From a business perspective, install volume directly affects visibility. The Google Play Store algorithm takes into account several signals—such as download velocity, ratings, and retention—when ranking apps in search results and category charts. A steady stream of high-quality installs can improve your app’s position, which in turn drives more organic discovery. This feedback loop makes installs one of the most powerful levers for long-term growth in the Android ecosystem.

However, not all installs are equal. A high number of downloads with low engagement and poor retention often indicates that acquisition channels are misaligned with user expectations. For instance, aggressive incentives may drive quick boosts in download counts, but if those users uninstall within hours, the apparent growth is illusory. Successful app publishers focus on attracting users who not only install but also interact with the app frequently, leave positive reviews, and eventually contribute to revenue through in-app purchases, subscriptions, or ad impressions.

Another important dimension is install source. Organic installs—users who find the app via Play Store search, category browsing, or recommendations—have different behavioral patterns from users acquired through paid ads, influencer campaigns, or cross-promotion. Organic users are often more intentional, meaning they actively searched for a specific solution or brand. As a result, they typically have higher intent and better long-term value. On the other hand, paid users can be scaled more quickly and targeted very precisely, but acquisition costs must be carefully monitored to keep campaigns profitable.

To make informed decisions, developers and marketers need to track installs in connection with other metrics: session length, churn rate, lifetime value, and funnel progression from install to registration, onboarding completion, and first purchase. Modern attribution platforms allow you to connect each install to its campaign source and calculate return on ad spend. When you understand not just how many people install your Android app but also what they do afterward, you can refine your strategies to attract better-quality users, reduce wasted ad spend, and build a healthier product.
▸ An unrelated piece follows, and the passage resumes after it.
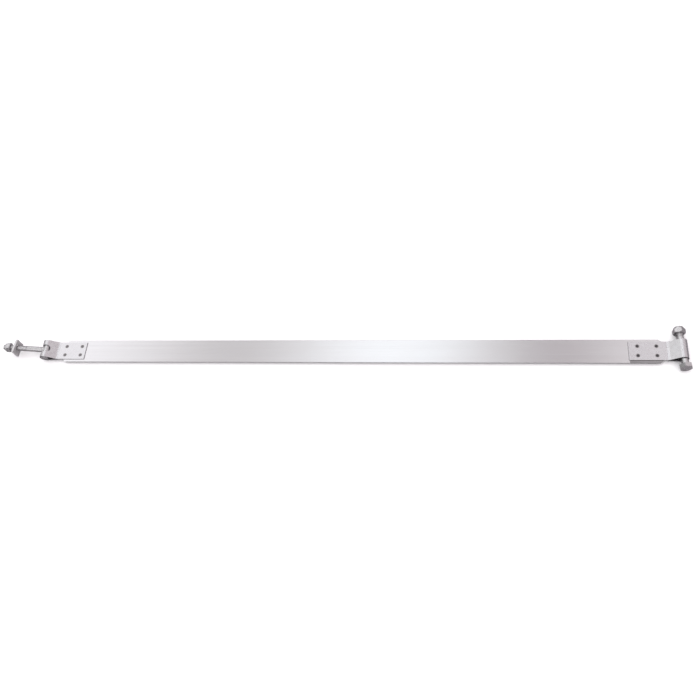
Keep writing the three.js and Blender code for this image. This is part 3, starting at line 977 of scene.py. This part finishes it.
# The studio's colour by its sideways slope (X over Z): (slope, red, green, blue)
PANEL_STOPS = [
    (-1.00, 0.72, 0.72, 0.72),
    (-0.78, 1.05, 1.04, 1.06),
    (-0.62, 1.34, 1.33, 1.37),
    (-0.53, 1.10, 1.09, 1.12),
    (-0.46, 0.87, 0.85, 0.86),
    (-0.355, 0.48, 0.45, 0.46),
    (-0.27, 0.84, 0.82, 0.83),
    (-0.17, 1.31, 1.35, 1.39),
    (-0.07, 1.28, 1.33, 1.37),
    (0.02, 0.85, 0.83, 0.84),
    (0.094, 0.27, 0.22, 0.24),
    (0.22, 1.02, 0.99, 1.01),
    (0.45, 0.64, 0.59, 0.61),
    (1.00, 0.64, 0.59, 0.61),
]


def make_floor():
    bm = bmesh.new()
    half, height = FLOOR_SIZE / 2, cad_bounds[0][2] - FLOOR_GAP
    square = ((-half, -half), (half, -half), (half, half), (-half, half))
    corners = [bm.verts.new((x, y, height)) for x, y in square]
    bm.faces.new(corners)
    mesh = bpy.data.meshes.new("floor")
    bm.to_mesh(mesh)
    bm.free()
    floor = bpy.data.objects.new("floor", mesh)
    bpy.context.scene.collection.objects.link(floor)
    g = Graph("floor_white")
    speckle = g.noise((40, 40, 40), detail=3)
    paper = g.mix(speckle, (0.92, 0.92, 0.92, 1), (0.94, 0.94, 0.94, 1))
    reflected = g.nodes.new("ShaderNodeLightPath").outputs["Is Glossy Ray"]
    color = g.mix(reflected, paper, FLOOR_IN_REFLECTIONS)
    normal = g.bump(speckle, 0.05, 0.0002)
    floor.data.materials.append(g.surface(color, 0.9, normal, metallic=0.0, Specular_IOR_Level=0.0))


def make_studio():
    """A soft white studio: bright panels overhead with darker gaps between them, and a dim horizon."""
    world = bpy.data.worlds.new("studio")
    world.use_nodes = True
    tree = world.node_tree
    nodes, links = tree.nodes, tree.links
    nodes.clear()
    coordinates = nodes.new("ShaderNodeTexCoord")
    split = nodes.new("ShaderNodeSeparateXYZ")
    links.new(coordinates.outputs["Generated"], split.inputs[0])
    height = nodes.new("ShaderNodeMath")
    height.operation = "MAXIMUM"
    height.inputs[1].default_value = PANEL_LOW
    links.new(split.outputs["Z"], height.inputs[0])
    slope = nodes.new("ShaderNodeMath")
    slope.operation = "DIVIDE"
    links.new(split.outputs["X"], slope.inputs[0])
    links.new(height.outputs[0], slope.inputs[1])
    span = nodes.new("ShaderNodeMapRange")
    span.inputs["From Min"].default_value = -1.0
    span.inputs["From Max"].default_value = 1.0
    links.new(slope.outputs[0], span.inputs["Value"])
    panels = nodes.new("ShaderNodeValToRGB")
    panels.color_ramp.interpolation = "EASE"
    links.new(span.outputs["Result"], panels.inputs["Fac"])
    ramp = panels.color_ramp
    while len(ramp.elements) < len(PANEL_STOPS):
        ramp.elements.new(0.5)
    for element, (position, red, green, blue) in zip(ramp.elements, PANEL_STOPS):
        element.position = (position + 1) / 2
        element.color = (red, green, blue, 1)
    horizon = nodes.new("ShaderNodeMapRange")
    horizon.interpolation_type = "SMOOTHSTEP"
    horizon.inputs["From Min"].default_value = HORIZON_LOW
    horizon.inputs["From Max"].default_value = HORIZON_HIGH
    horizon.inputs["To Min"].default_value = HORIZON_LEVEL
    horizon.inputs["To Max"].default_value = 1.0
    links.new(split.outputs["Z"], horizon.inputs["Value"])
    dimmed = nodes.new("ShaderNodeVectorMath")
    dimmed.operation = "SCALE"
    links.new(panels.outputs["Color"], dimmed.inputs[0])
    links.new(horizon.outputs["Result"], dimmed.inputs["Scale"])
    seen = nodes.new("ShaderNodeLightPath")
    strength = nodes.new("ShaderNodeMapRange")
    strength.inputs["To Min"].default_value = STUDIO_STRENGTH
    strength.inputs["To Max"].default_value = DIFFUSE_STRENGTH
    links.new(seen.outputs["Is Diffuse Ray"], strength.inputs["Value"])
    studio = nodes.new("ShaderNodeBackground")
    links.new(strength.outputs["Result"], studio.inputs["Strength"])
    links.new(dimmed.outputs[0], studio.inputs["Color"])
    backdrop = nodes.new("ShaderNodeBackground")
    backdrop.inputs["Color"].default_value = BACKDROP
    chosen = nodes.new("ShaderNodeMixShader")
    links.new(seen.outputs["Is Camera Ray"], chosen.inputs["Fac"])
    links.new(studio.outputs[0], chosen.inputs[1])
    links.new(backdrop.outputs[0], chosen.inputs[2])
    output = nodes.new("ShaderNodeOutputWorld")
    links.new(chosen.outputs[0], output.inputs["Surface"])
    bpy.context.scene.world = world


CAMERA_TARGET = (0.0072, 0.0031, 0.0)
CAMERA_DISTANCE = 1.4351
CAMERA_AZIMUTH = 19.04
CAMERA_ELEVATION = 60.55
CAMERA_ROLL = -16.72
CAMERA_LENS = 41.14  # millimetres, on a 36 mm sensor


def make_camera():
    azimuth, elevation = math.radians(CAMERA_AZIMUTH), math.radians(CAMERA_ELEVATION)
    back = Vector((
        math.sin(azimuth) * math.cos(elevation),
        -math.cos(azimuth) * math.cos(elevation),
        math.sin(elevation),
    ))
    data = bpy.data.cameras.new("camera")
    data.lens = CAMERA_LENS
    camera = bpy.data.objects.new("camera", data)
    bpy.context.scene.collection.objects.link(camera)
    aim = (-back).to_track_quat("-Z", "Y").to_matrix().to_4x4()
    position = Matrix.Translation(Vector(CAMERA_TARGET) + back * CAMERA_DISTANCE)
    camera.matrix_world = position @ aim @ turn(CAMERA_ROLL, "Z")
    bpy.context.scene.camera = camera


make_floor()
make_studio()
make_camera()
bpy.context.scene.view_settings.view_transform = "Standard"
Key Strategies to Increase High-Quality Android Installs

Driving sustainable growth in Android installs requires a blend of technical optimization, persuasive marketing, and deep understanding of user needs. One of the most impactful levers is App Store Optimization (ASO). This involves refining your app’s title, short description, and full description using relevant keywords that reflect how potential users search for solutions. Strategic use of descriptive keywords like “budget tracker,” “photo editor,” or “fitness planner” can significantly improve discoverability in Google Play search results and category rankings.

Visual assets also play a crucial role. High-converting icons, screenshots, and promotional videos can dramatically increase the install rate once a user lands on your store listing. The icon should be simple, recognizable, and aligned with your brand identity. Screenshots must showcase the app’s most compelling features and benefits, not just random screens. Adding short captions that highlight value—such as “Track expenses in seconds” or “Work out anywhere, anytime”—guides the user’s attention and clarifies what they gain from installing. A short preview video can demonstrate the onboarding flow and key actions, especially for more complex apps like games, productivity tools, or fintech services.
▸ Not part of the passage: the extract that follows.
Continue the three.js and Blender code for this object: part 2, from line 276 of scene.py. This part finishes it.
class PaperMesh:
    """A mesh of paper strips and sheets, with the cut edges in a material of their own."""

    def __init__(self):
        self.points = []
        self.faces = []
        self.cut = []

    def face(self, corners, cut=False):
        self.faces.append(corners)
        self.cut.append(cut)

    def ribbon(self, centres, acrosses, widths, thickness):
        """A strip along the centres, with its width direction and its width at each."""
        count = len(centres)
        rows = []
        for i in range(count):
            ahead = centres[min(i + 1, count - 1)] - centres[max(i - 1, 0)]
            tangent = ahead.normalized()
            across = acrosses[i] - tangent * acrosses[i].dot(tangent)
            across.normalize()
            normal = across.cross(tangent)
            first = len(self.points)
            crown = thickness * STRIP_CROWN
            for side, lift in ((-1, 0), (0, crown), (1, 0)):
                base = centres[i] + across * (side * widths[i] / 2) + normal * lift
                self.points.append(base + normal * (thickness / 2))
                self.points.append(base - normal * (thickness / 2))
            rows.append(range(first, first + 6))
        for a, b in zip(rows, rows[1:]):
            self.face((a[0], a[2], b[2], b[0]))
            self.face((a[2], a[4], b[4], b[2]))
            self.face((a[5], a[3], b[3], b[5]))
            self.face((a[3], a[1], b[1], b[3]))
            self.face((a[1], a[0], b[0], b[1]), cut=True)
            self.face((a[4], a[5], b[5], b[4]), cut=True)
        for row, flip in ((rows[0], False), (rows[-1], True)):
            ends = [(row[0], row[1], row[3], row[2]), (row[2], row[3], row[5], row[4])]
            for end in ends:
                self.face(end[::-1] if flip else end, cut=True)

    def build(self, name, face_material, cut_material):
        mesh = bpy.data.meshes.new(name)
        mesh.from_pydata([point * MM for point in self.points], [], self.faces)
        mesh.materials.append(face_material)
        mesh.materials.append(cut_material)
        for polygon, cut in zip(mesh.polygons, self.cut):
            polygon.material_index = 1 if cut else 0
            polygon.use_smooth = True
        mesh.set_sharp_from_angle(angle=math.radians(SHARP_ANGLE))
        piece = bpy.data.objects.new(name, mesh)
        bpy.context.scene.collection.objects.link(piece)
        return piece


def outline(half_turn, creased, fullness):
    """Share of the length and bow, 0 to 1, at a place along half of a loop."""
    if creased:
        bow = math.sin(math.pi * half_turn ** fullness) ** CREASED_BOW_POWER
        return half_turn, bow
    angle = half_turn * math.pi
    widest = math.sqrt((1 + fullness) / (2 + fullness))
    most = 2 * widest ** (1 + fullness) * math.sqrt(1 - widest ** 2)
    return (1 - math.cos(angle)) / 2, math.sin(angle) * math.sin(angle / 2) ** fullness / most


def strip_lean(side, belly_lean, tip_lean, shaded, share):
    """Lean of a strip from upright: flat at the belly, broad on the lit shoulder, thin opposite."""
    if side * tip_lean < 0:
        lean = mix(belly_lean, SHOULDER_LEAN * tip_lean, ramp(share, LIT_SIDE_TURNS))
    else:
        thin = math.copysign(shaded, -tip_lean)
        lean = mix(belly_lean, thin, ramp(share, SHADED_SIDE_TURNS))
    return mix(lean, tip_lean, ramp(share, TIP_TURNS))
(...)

Beyond ASO, building external awareness channels is essential. Content marketing, social media, and influencer partnerships can drive targeted traffic to your Play Store listing. For instance, publishing educational blog posts or tutorials that solve user problems and then linking to your app offers a natural path to installs. Similarly, collaborations with YouTubers or TikTok creators in your niche can expose your app to audiences already interested in the type of solution you provide. The key is authenticity: creators who genuinely use or appreciate your app will be more persuasive than generic sponsored mentions.

Paid user acquisition campaigns are another cornerstone for scaling Android installs. Platforms such as Google Ads (Universal App Campaigns), Meta Ads, and specialized mobile ad networks allow detailed targeting based on demographics, interests, and in-app behaviors. The most effective campaigns optimize not just for installs but for post-install events like purchases, sign-ups, or level completions. By feeding these conversion signals back into the ad platforms, you enable their algorithms to learn which audiences deliver high-value users, not just cheap downloads. Over time, this improves both cost efficiency and user quality.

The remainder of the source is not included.